Exercise requirements →
Reproduce each line exactly.

Supplied material →

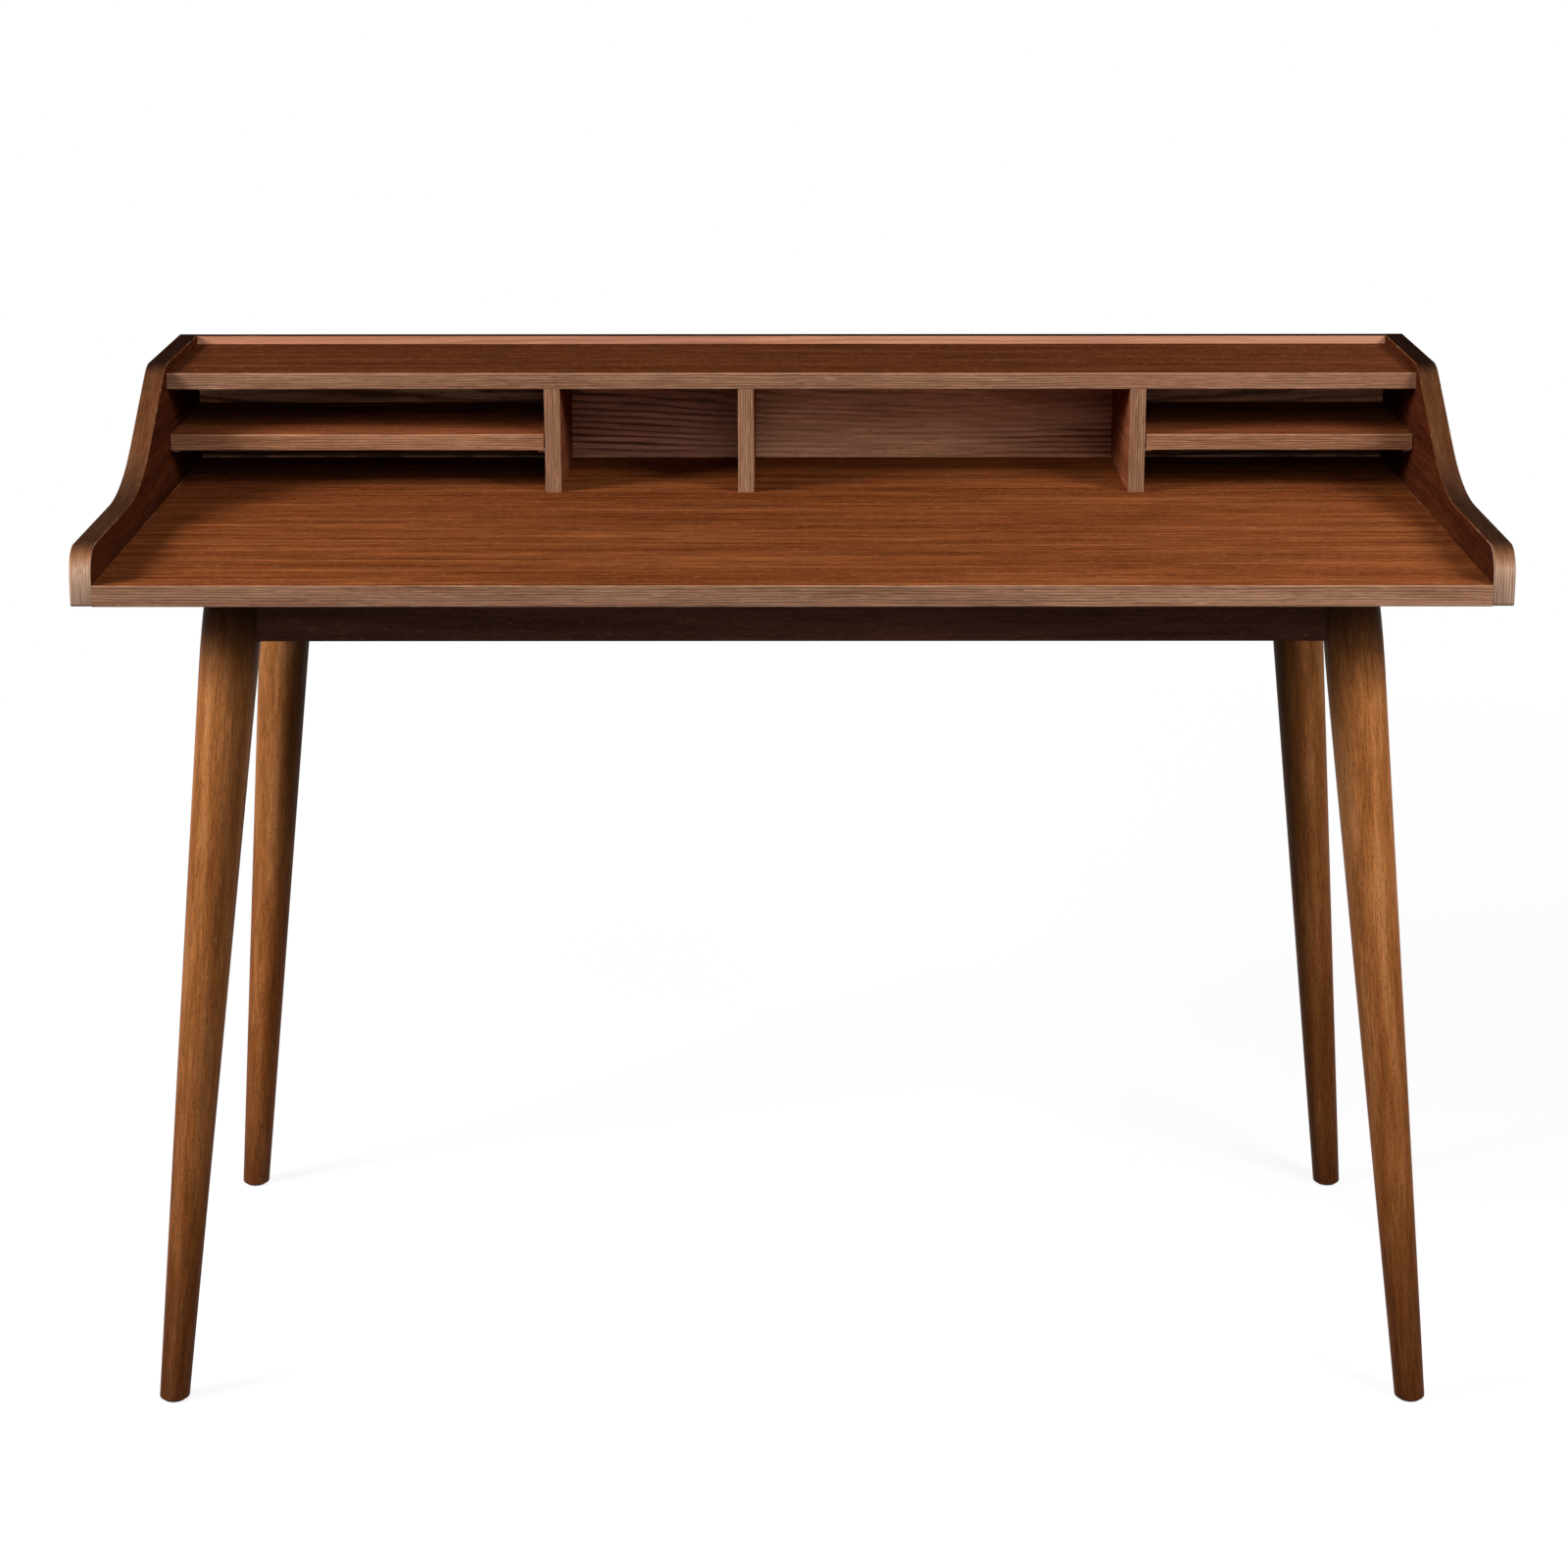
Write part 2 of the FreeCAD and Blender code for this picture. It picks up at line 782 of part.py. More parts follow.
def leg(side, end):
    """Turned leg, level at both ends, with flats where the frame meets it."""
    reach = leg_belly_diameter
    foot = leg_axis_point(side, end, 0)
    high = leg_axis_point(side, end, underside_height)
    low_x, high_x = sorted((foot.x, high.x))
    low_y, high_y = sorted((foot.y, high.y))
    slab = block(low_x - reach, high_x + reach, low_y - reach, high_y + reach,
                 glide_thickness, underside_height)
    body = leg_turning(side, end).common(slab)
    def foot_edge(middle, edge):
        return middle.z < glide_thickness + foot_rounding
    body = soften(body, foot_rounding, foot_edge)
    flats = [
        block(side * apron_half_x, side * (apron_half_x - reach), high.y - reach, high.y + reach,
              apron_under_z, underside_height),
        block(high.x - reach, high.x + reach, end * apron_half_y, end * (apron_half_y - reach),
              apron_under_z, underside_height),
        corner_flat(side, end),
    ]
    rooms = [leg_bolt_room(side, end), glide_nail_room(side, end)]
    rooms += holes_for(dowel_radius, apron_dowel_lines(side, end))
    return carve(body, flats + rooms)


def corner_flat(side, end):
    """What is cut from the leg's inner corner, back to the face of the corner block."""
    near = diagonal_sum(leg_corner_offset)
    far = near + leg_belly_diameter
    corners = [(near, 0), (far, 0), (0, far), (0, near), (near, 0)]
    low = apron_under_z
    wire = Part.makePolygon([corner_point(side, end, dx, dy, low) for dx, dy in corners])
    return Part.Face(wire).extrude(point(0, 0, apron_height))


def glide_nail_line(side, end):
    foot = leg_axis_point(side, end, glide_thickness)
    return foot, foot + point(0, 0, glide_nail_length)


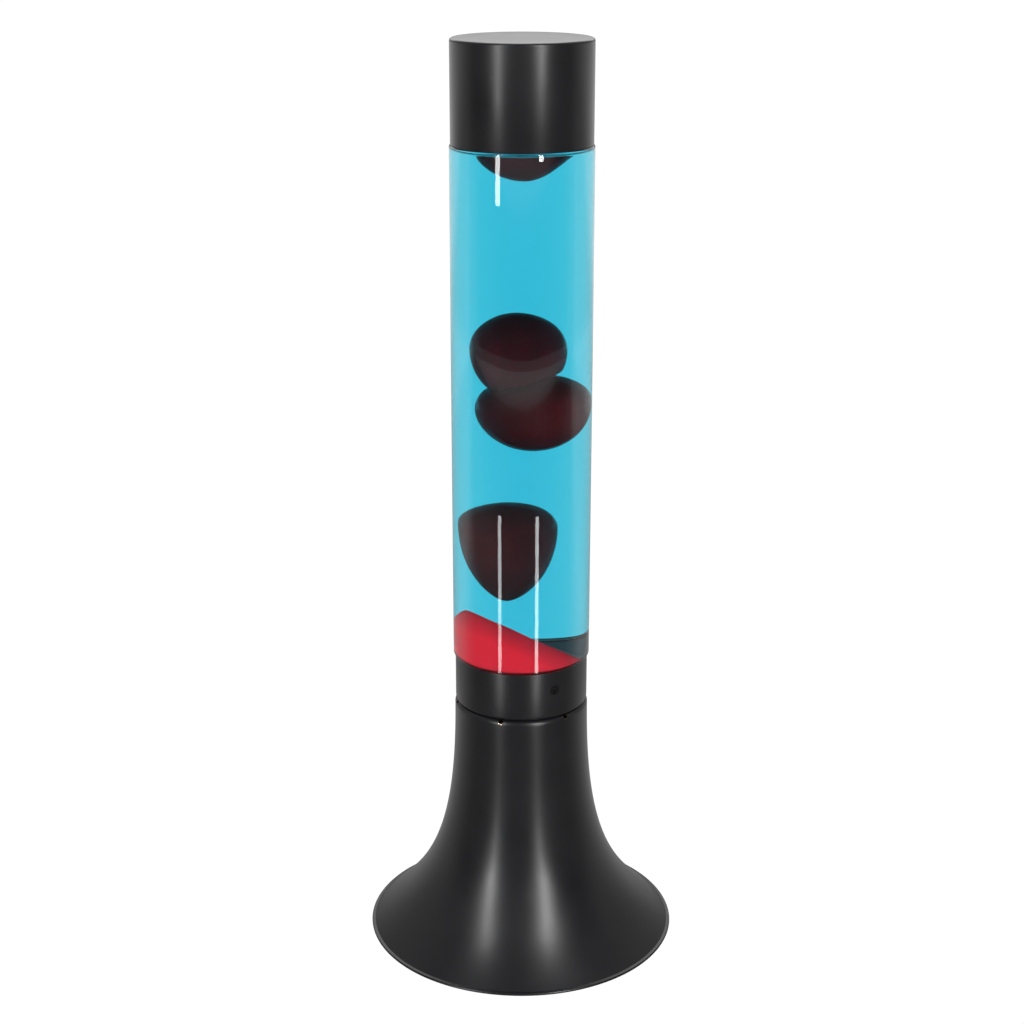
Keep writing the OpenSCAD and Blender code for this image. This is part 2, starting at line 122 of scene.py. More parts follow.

Reply to the task →
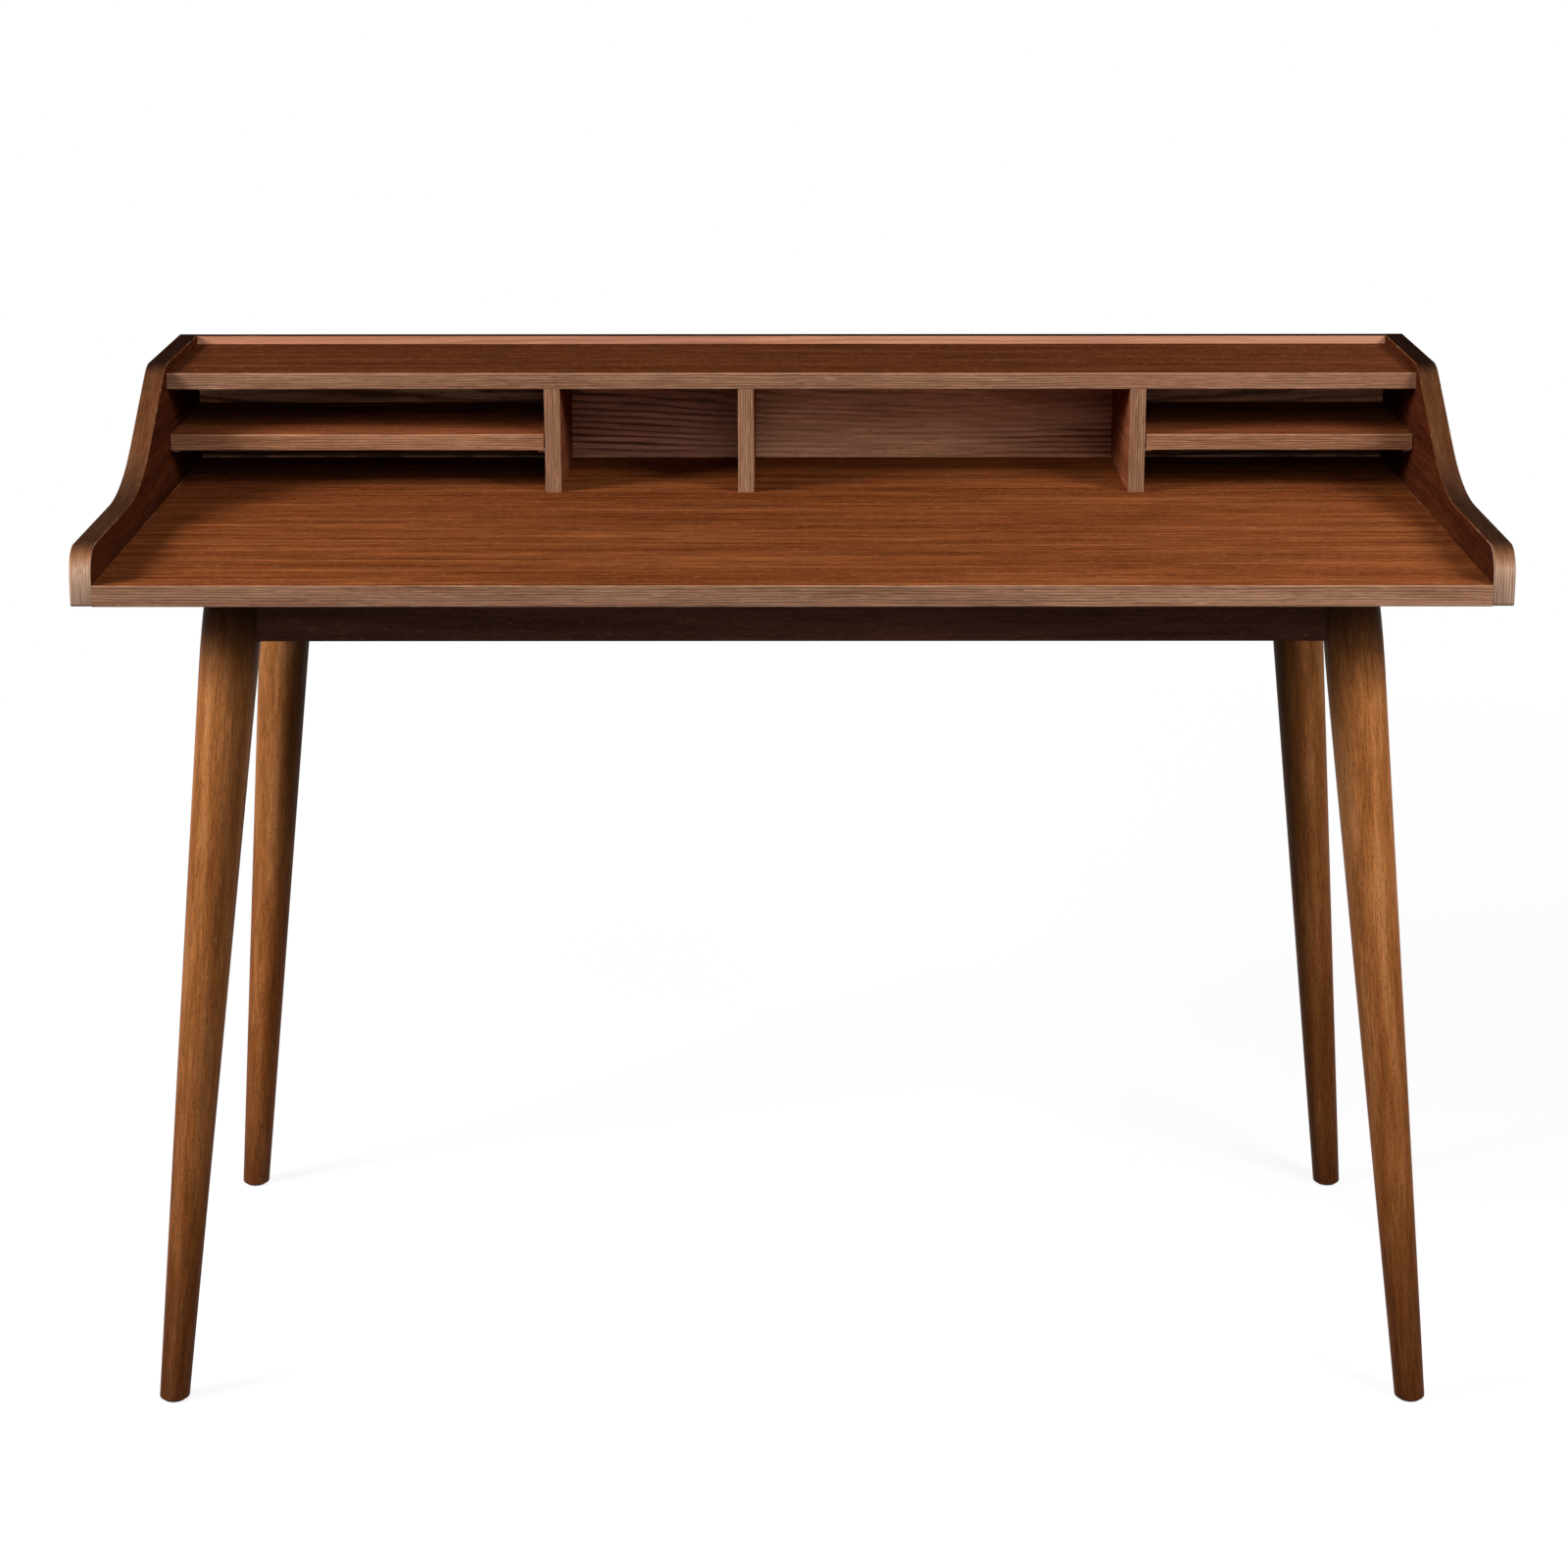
Write part 2 of the FreeCAD and Blender code for this picture. It picks up at line 782 of part.py. More parts follow.
def leg(side, end):
    """Turned leg, level at both ends, with flats where the frame meets it."""
    reach = leg_belly_diameter
    foot = leg_axis_point(side, end, 0)
    high = leg_axis_point(side, end, underside_height)
    low_x, high_x = sorted((foot.x, high.x))
    low_y, high_y = sorted((foot.y, high.y))
    slab = block(low_x - reach, high_x + reach, low_y - reach, high_y + reach,
                 glide_thickness, underside_height)
    body = leg_turning(side, end).common(slab)
    def foot_edge(middle, edge):
        return middle.z < glide_thickness + foot_rounding
    body = soften(body, foot_rounding, foot_edge)
    flats = [
        block(side * apron_half_x, side * (apron_half_x - reach), high.y - reach, high.y + reach,
              apron_under_z, underside_height),
        block(high.x - reach, high.x + reach, end * apron_half_y, end * (apron_half_y - reach),
              apron_under_z, underside_height),
        corner_flat(side, end),
    ]
    rooms = [leg_bolt_room(side, end), glide_nail_room(side, end)]
    rooms += holes_for(dowel_radius, apron_dowel_lines(side, end))
    return carve(body, flats + rooms)


def corner_flat(side, end):
    """What is cut from the leg's inner corner, back to the face of the corner block."""
    near = diagonal_sum(leg_corner_offset)
    far = near + leg_belly_diameter
    corners = [(near, 0), (far, 0), (0, far), (0, near), (near, 0)]
    low = apron_under_z
    wire = Part.makePolygon([corner_point(side, end, dx, dy, low) for dx, dy in corners])
    return Part.Face(wire).extrude(point(0, 0, apron_height))


def glide_nail_line(side, end):
    foot = leg_axis_point(side, end, glide_thickness)
    return foot, foot + point(0, 0, glide_nail_length)


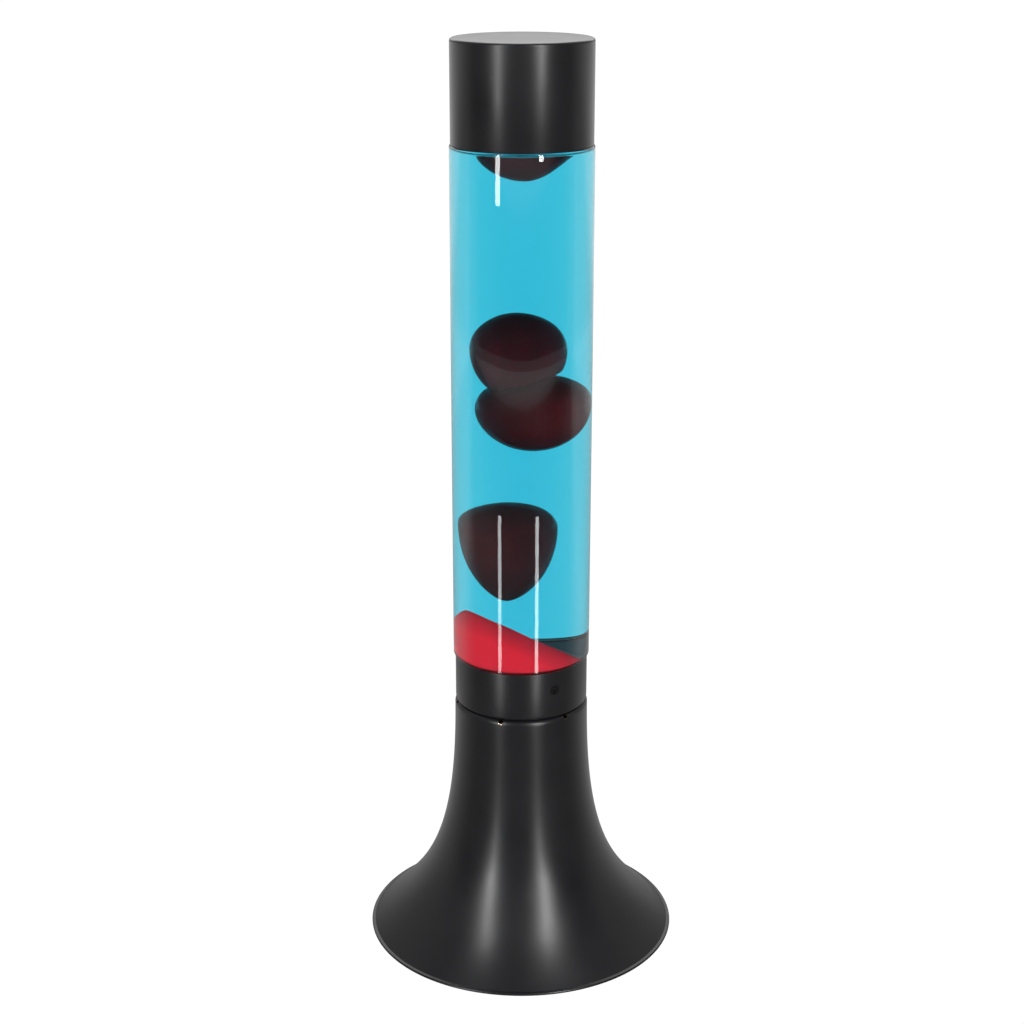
Keep writing the OpenSCAD and Blender code for this image. This is part 2, starting at line 122 of scene.py. More parts follow.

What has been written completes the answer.